* What you have to do: Extract the lines between the ones holding "build_lawn()" and "obj.parent = empty", inclusive, exactly as written and nothing more.

* Material:
# # # # # # #

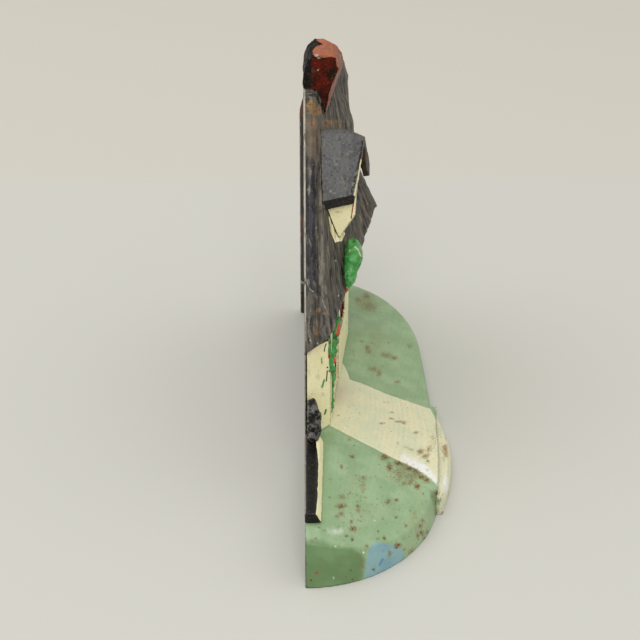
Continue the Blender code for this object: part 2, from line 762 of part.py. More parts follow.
def build_timbers():
    """The dark timbers that stand proud of the plaster on the right gable."""
    end = wall_frame(NEAR_CORNER, RIGHT_CORNER)
    foot = GROUND + 1.0
    beam = POST_INSET + TIMBER + 0.8
    runs = {
        "end_corner_post": (POST_INSET + TIMBER / 2, foot, POST_INSET + TIMBER / 2, 94.0),
        "end_far_post": (46.5, foot, 46.5, 100.0),
        "end_sill_beam": (beam, END_WINDOW_Z[0] - 3.0, 44.5, END_WINDOW_Z[0] - 3.0),
        "end_tie_beam": (beam, 80.0, 44.5, 80.0),
        "end_brace_left": (13.0, 83.0, 22.5, 105.0),
        "end_brace_right": (42.0, 83.0, 34.0, 108.0),
        "end_foot_brace": (12.0, foot + 1.0, 25.0, END_WINDOW_Z[0] - 6.0),
    }
    for name, (u0, z0, u1, z1) in runs.items():
        board(name, end, [bar(u0, z0, u1, z1, TIMBER)], GAP, TIMBER_PROUD + GAP, black())


def clump(name, blobs, material):
    """Leaf masses as overlapping round bodies, fused into one closed body."""
    work = bmesh.new()
    for x, d, z, radius in blobs:
        matrix = Matrix.Translation(at(x, d, z)) @ Matrix.Diagonal((1, 0.8, 1, 1))
        bmesh.ops.create_icosphere(work, subdivisions=2, radius=radius * MM, matrix=matrix)
    thing = add(name, finish_mesh(name, work), material)
    step = thing.modifiers.new("fuse", "REMESH")
    step.mode = "VOXEL"
    step.voxel_size = LEAF_SIZES[name] * MM
    step.adaptivity = 0.0
    return shade(thing, 60)


def build_plants(cutters):
    """The rose over the door, its stem up the wall, and the bushes at both ends of the house."""
    seed = random.Random(7)
    front = wall_frame(LEFT_CORNER, NEAR_CORNER)
    behind = board("behind_front_wall", front, [rectangle(-6.0, 80.0, 0.0, 118.0)], -20.0, GAP, None, CUTTERS)
    skin = loft("roof_room", roof_grid(GAP * 0.6, GAP), roof_grid(-THATCH[0] - GAP * 0.6, -THATCH[1] - GAP),
                None, CUTTERS)
    stem = []
    for index in range(15):
        t = index / 14
        x = STEM_X[0] + STEM_X[1] * t * t + STEM_X[2] * math.sin(9.0 * t)
        d = STEM_D[0] + STEM_D[1] * t + STEM_D[2] * t ** 4
        radius = STEM_RADIUS[0] + STEM_RADIUS[1] * t + STEM_RADIUS[2] * seed.random()
        stem.append((x, d, STEM_Z[0] + STEM_Z[1] * t, radius))
    column = clump("climbing_vine", stem, leaf_green())
    for room in (behind, skin, cutters["ground_room"]):
        boolean(column, room)
    head = []
    for index in range(16):
        t = index / 15
        x = ROSE_X[0] + ROSE_X[1] * t
        z = ROSE_Z[0] + ROSE_Z[1] * t + ROSE_Z[2] * math.sin(math.pi * t) + ROSE_Z[3] * (seed.random() - 0.5)
        d = ROSE_D[0] + ROSE_D[1] * min(2.0 * t, 1.0) + ROSE_D[2] * (seed.random() - 0.5)
        head.append((x, d, z, ROSE_RADIUS[0] + ROSE_RADIUS[1] * math.sin(math.pi / 2 * min(1.6 * t, 1.0))))
    rose = clump("rose_clump", head, leaf_green())
    for room in (behind, skin, cutters["dormer_side"]):
        boolean(rose, room)
    bush = clump("corner_bush", BUSH_LOBES, black())
    for room in (cutters["gable_side"], cutters["kerb_room"], cutters["back_room"]):
        boolean(bush, room)
    tall = []
    for index in range(13):
        t = index / 12
        x = SHRUB_X[0] + SHRUB_X[1] * math.sin(11.0 * t)
        radius = SHRUB_RADIUS[0] - SHRUB_RADIUS[1] * t + SHRUB_RADIUS[2] * seed.random()
        tall.append((x, SHRUB_D[0] - SHRUB_D[1] * t, SHRUB_Z[0] + SHRUB_Z[1] * t, radius))
    shrub = clump("end_shrub", tall, leaf_green())
    for room in (cutters["end_side"], cutters["ground_room"], cutters["back_room"]):
        boolean(shrub, room)


def build_plant_rooms(cutters):
    """Rooms that seat the plants on the ground, on the kerb and against the walls."""
    across = [(-20.0, -30.0), (LENGTH + 20.0, -30.0), (LENGTH + 20.0, 90.0), (-20.0, 90.0)]
    cutters["ground_room"] = prism("ground_room", across, 5.0, GROUND + GAP, None, CUTTERS)
    cutters["kerb_room"] = prism("kerb_room", across, 5.0, GROUND + KERB + GAP, None, CUTTERS)
    across = [(-20.0, -30.0), (LENGTH + 20.0, -30.0), (LENGTH + 20.0, BACK), (-20.0, BACK)]
    cutters["back_room"] = prism("back_room", across, -5.0, 200.0, None, CUTTERS)
    face = set_off(HOUSE_PLAN, GAP)
    gable = [face[0], face[1], (110.0, face[1][1]), (110.0, -20.0), (face[0][0], -20.0)]
    cutters["gable_side"] = prism("gable_side", gable, 5.0, 120.0, None, CUTTERS)
    end = [face[2], face[3], face[4], (face[4][0], -20.0), (face[2][0], -20.0)]
    cutters["end_side"] = prism("end_side", end, 5.0, 160.0, None, CUTTERS)


def build():
    clear_scene()
    cutters = {}
    build_lawn()
    build_path()
    build_garden_wall()
    build_rolls(cutters)
    build_cutters(cutters)
    build_end_room(cutters)
    build_roof(cutters)
    build_walls(cutters)
    build_chimney(cutters)
    build_dormer(cutters)
    build_openings()
    build_timbers()
    build_plant_rooms(cutters)
    build_plants(cutters)


build()
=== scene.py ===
"""Looks of the cast iron cottage doorstop: its hand-painted, rust-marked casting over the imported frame."""

import math
import random

import bpy
import numpy as np
from mathutils import Matrix, Vector


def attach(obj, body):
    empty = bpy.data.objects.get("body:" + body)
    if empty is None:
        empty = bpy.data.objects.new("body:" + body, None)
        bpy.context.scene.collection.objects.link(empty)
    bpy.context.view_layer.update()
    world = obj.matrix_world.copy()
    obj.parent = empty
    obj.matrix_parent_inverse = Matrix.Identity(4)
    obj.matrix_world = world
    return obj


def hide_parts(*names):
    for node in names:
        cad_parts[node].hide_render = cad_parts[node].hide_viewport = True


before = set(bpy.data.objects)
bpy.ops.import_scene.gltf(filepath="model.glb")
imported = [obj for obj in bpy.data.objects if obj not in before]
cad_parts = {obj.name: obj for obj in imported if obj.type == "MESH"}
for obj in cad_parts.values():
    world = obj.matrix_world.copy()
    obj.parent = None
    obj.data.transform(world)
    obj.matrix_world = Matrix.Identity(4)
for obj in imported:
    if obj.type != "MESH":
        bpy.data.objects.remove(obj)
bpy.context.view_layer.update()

# Sizes in millimetres. A place is (x, d, z): x along the casting from its left end, d forward from the
# back plane, z up from the floor.
MM = 0.001
LENGTH = 215.0
DEPTH = 66.0

# Camera at the photograph's place: lens in millimetres, place in (x, d, z), turns in radians.
LENS = 78.75
SENSOR = 36.0
PICTURE = 640
CAMERA_AT = (-420.2234, 0.0, 389.9867)
CAMERA_YAW = 0.01294064
CAMERA_PITCH = 0.55850536
CAMERA_ROLL = 0.00286754
CLIP_START = 0.01


def to_world(places):
    """Places in (x, d, z) millimetres as world metres."""
    places = np.asarray(places, float)
    return np.stack([places[..., 0] - LENGTH / 2, DEPTH / 2 - places[..., 1], places[..., 2]], -1) * MM


def to_places(points):
    """World metres as places in (x, d, z) millimetres."""
    points = np.asarray(points, float) / MM
    return np.stack([points[..., 0] + LENGTH / 2, DEPTH / 2 - points[..., 1], points[..., 2]], -1)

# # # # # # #

* Solution:
    build_lawn()
    build_path()
    build_garden_wall()
    build_rolls(cutters)
    build_cutters(cutters)
    build_end_room(cutters)
    build_roof(cutters)
    build_walls(cutters)
    build_chimney(cutters)
    build_dormer(cutters)
    build_openings()
    build_timbers()
    build_plant_rooms(cutters)
    build_plants(cutters)


build()
=== scene.py ===
"""Looks of the cast iron cottage doorstop: its hand-painted, rust-marked casting over the imported frame."""

import math
import random

import bpy
import numpy as np
from mathutils import Matrix, Vector


def attach(obj, body):
    empty = bpy.data.objects.get("body:" + body)
    if empty is None:
        empty = bpy.data.objects.new("body:" + body, None)
        bpy.context.scene.collection.objects.link(empty)
    bpy.context.view_layer.update()
    world = obj.matrix_world.copy()
    obj.parent = empty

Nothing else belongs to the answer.